>> START

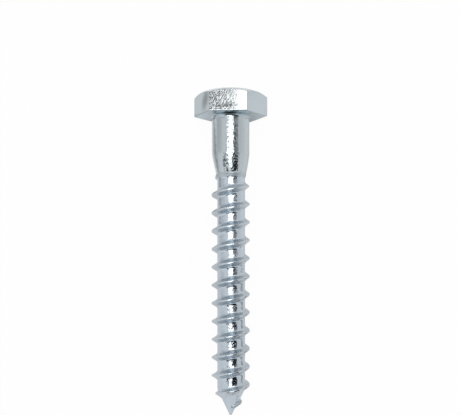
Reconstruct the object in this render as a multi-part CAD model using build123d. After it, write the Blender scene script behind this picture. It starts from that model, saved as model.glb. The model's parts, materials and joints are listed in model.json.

>> END
>> START

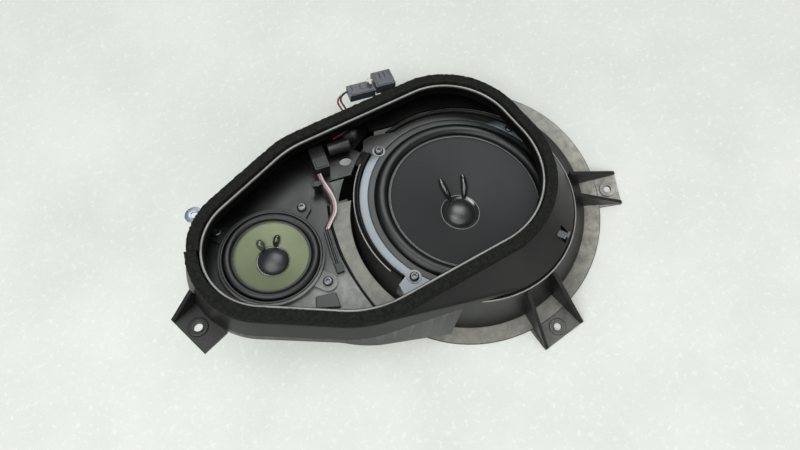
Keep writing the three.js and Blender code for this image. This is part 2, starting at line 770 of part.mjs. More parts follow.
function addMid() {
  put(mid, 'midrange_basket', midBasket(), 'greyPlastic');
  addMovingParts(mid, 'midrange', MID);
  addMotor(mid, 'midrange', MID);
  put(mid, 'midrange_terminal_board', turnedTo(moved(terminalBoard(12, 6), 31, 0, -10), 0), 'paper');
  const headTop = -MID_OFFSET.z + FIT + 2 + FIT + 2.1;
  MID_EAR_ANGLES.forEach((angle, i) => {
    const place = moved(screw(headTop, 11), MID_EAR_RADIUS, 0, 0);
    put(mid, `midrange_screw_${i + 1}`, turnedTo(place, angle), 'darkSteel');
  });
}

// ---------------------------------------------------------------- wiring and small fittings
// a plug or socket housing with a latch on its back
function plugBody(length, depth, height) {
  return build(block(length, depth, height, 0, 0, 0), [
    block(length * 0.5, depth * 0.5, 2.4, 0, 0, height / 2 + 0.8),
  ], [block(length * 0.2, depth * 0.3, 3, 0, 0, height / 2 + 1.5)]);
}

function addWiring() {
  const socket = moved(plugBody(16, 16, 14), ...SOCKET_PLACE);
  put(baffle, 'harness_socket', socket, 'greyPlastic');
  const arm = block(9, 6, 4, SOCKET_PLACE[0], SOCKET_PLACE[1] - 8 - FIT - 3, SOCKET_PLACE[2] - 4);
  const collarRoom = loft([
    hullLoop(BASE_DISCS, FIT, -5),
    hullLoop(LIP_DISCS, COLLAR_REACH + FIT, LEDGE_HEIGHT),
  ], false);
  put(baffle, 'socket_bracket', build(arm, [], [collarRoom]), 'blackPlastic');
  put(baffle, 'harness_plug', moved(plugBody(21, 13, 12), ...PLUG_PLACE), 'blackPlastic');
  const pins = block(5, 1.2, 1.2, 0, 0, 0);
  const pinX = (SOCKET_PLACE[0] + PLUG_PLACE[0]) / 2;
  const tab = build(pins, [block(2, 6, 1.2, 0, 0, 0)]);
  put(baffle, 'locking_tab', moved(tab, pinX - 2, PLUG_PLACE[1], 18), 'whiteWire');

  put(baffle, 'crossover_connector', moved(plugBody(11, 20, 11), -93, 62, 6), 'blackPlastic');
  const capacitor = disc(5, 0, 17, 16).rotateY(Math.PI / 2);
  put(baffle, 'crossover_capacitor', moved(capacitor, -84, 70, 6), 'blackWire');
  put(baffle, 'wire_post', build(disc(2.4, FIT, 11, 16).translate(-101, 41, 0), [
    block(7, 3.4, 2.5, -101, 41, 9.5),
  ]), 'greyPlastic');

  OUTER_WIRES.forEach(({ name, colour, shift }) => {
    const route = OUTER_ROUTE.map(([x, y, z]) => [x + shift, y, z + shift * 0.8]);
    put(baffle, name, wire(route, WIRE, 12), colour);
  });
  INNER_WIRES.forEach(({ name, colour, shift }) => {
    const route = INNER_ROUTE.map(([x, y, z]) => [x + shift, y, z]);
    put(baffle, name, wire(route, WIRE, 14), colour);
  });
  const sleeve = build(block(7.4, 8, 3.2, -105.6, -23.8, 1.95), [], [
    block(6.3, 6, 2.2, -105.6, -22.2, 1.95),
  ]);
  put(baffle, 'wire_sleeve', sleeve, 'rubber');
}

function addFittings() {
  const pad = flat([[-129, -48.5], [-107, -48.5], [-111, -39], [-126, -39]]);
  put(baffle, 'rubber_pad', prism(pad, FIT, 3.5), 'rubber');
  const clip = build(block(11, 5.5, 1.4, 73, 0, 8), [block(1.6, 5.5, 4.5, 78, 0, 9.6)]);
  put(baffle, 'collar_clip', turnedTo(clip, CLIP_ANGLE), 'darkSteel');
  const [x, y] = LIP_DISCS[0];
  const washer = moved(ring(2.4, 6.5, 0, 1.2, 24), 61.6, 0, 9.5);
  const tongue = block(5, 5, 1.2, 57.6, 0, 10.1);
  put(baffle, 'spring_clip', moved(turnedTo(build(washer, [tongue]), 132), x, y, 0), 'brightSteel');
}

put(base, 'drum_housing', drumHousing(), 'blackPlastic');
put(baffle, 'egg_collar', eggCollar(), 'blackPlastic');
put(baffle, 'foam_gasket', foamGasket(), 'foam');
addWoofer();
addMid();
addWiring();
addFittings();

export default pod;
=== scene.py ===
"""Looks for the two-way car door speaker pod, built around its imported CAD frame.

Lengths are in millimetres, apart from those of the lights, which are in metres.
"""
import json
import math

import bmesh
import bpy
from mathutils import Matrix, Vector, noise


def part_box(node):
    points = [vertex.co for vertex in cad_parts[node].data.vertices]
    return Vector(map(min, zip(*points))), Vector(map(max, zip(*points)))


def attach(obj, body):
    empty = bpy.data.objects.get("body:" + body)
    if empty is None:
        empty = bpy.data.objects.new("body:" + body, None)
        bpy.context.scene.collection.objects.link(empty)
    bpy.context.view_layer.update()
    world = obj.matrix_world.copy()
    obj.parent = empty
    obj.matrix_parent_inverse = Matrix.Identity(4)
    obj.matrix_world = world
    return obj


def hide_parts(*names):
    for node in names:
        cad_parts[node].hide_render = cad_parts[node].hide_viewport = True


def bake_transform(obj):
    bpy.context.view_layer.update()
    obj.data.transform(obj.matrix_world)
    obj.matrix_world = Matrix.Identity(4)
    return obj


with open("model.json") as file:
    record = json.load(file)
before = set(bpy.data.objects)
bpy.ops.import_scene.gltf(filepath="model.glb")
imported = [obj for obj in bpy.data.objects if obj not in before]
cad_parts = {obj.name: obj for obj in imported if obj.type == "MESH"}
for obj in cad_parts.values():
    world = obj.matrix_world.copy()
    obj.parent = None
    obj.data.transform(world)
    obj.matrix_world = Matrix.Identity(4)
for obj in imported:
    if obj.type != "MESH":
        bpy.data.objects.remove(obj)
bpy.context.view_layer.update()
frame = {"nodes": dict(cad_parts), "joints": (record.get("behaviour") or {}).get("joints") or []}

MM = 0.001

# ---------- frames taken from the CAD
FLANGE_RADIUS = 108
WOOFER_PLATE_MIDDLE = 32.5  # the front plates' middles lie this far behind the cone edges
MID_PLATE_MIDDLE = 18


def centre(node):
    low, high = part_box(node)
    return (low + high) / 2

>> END
>> START

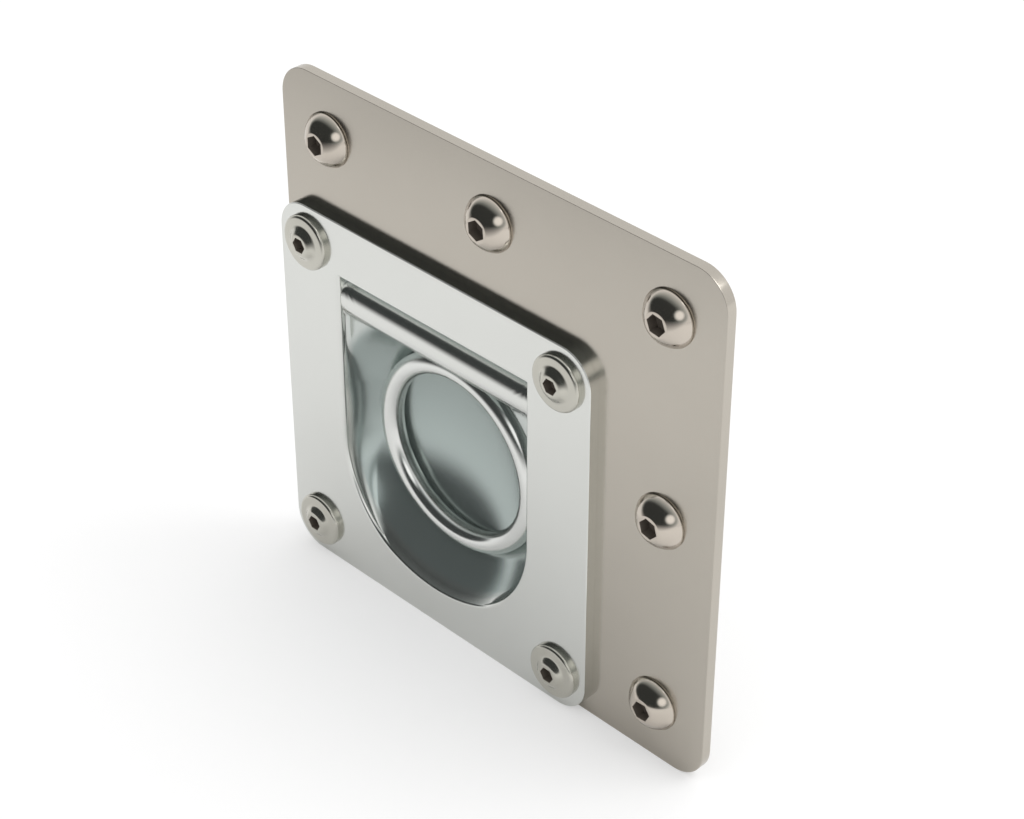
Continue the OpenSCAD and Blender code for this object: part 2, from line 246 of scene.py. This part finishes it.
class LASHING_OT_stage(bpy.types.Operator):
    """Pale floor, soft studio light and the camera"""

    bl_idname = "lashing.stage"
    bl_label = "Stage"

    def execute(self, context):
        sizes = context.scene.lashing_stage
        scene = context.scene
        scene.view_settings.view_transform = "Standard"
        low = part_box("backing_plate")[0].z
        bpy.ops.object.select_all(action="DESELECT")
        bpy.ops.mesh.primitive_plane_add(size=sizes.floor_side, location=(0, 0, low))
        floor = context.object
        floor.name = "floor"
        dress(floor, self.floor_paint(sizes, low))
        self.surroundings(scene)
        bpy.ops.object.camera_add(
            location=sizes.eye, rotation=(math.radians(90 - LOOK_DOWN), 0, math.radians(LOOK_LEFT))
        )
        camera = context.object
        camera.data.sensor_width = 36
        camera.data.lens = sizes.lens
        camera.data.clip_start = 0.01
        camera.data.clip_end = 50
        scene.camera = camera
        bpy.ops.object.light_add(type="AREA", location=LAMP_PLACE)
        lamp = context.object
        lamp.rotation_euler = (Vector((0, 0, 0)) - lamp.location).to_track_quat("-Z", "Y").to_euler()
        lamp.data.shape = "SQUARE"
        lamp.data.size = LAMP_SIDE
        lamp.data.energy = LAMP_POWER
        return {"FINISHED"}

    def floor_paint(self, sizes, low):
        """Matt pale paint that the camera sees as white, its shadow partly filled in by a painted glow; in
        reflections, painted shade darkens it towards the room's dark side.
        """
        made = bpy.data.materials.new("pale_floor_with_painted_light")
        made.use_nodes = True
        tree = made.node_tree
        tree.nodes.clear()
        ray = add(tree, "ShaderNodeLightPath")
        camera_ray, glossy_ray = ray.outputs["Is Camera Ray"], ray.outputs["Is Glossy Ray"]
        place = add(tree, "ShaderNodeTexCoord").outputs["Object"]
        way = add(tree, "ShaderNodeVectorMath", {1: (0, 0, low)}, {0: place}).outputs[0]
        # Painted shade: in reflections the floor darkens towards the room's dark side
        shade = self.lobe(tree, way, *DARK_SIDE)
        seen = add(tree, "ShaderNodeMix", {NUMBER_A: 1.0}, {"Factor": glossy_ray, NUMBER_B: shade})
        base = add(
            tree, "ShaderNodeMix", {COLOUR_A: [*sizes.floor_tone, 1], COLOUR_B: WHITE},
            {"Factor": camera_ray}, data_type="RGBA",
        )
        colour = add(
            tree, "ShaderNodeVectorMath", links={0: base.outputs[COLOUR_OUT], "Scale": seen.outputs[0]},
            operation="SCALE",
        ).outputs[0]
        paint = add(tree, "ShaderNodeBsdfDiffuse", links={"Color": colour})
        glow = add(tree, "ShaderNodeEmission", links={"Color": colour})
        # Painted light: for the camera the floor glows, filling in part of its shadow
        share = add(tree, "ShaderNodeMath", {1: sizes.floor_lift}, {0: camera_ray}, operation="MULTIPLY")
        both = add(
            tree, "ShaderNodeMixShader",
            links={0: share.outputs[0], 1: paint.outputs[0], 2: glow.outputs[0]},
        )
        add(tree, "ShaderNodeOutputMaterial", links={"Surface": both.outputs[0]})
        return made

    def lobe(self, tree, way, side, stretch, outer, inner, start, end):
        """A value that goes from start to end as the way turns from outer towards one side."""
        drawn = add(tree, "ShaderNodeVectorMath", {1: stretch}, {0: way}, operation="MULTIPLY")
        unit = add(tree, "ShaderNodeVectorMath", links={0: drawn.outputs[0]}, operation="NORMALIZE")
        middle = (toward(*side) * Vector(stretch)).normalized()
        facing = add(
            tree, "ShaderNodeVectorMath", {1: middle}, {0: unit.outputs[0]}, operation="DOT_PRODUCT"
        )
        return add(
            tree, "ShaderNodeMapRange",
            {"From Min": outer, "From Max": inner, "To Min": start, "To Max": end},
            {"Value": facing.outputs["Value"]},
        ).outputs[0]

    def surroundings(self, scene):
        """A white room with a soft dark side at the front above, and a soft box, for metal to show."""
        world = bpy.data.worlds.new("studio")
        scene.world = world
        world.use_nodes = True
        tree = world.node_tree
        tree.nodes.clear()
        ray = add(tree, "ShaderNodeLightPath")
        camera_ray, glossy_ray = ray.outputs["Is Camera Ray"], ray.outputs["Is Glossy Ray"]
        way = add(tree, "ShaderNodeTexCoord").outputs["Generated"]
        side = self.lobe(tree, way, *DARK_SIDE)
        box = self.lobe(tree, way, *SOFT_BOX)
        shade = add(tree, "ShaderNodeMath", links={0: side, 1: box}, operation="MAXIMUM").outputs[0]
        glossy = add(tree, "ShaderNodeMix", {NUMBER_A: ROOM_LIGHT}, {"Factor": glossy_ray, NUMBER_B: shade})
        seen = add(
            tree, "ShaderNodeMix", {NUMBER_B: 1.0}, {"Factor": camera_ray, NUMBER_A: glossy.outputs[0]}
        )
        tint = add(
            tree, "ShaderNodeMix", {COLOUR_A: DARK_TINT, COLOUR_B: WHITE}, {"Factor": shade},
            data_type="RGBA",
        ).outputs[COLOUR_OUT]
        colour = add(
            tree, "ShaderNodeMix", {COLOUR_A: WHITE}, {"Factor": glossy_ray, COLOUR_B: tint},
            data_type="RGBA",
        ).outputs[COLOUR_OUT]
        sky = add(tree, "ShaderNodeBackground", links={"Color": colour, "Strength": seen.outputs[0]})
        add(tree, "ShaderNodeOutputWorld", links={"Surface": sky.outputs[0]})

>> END

Short problem >> Look through the material above. Copy each line where the word "points" appears.

Written response >>
    points = [vertex.co for vertex in cad_parts[node].data.vertices]
    return Vector(map(min, zip(*points))), Vector(map(max, zip(*points)))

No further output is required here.